Words and numbers are funny things. You can take the same numbers and combine them with certain words and it will make them sound like the end of the world is nigh. Or you can make those same numbers sound like good news.

Take for instance, this quote from MediaPost that I read this week:

I don't know about you, but I know businesses that would be thrilled with 10% growth year over year. I know employees who would be ecstatic with a 10% pay increase each year.

But if you simply read that quote and nothing more, you would have jumped to a very different conclusion.

Lest you think I'm dense, I definitely get the point about the rapid slowing of growth. And I think the article itself was very good and quite valuable in breaking down the numbers and including other sources forecasting year-over-year sales growth. I am merely remarking on what the quoted industry source said.

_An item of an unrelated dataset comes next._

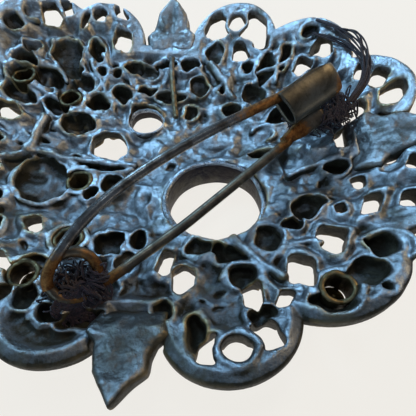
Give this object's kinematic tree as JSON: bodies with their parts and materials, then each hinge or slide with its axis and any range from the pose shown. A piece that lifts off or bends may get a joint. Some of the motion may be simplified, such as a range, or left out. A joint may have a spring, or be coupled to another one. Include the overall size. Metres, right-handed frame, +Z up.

My point is this: keep using phrases like "falling off a cliff" to describe 10% sales growth, and negative sales growth will become a self-fulfilling prophecy. We'll convince consumers and small businesses and corporations that things are so bad, they should just stop spending altogether.

Why? Because everyone else has stopped spending! ("Haven't you heard?")

If we want sales to bounce back, we've got to start talking about the economy a little more from the glass half full perspective. Not that anyone should ignore reality. But let's not shade reality to such a negative extent that we become a nation of losers -- talking ourselves into low sales because of all the bad news we're constantly bombarded with provokes us to hide our money under the mattress, instead of living our lives and running our businesses.

That's this business owner's perception.

What do you think?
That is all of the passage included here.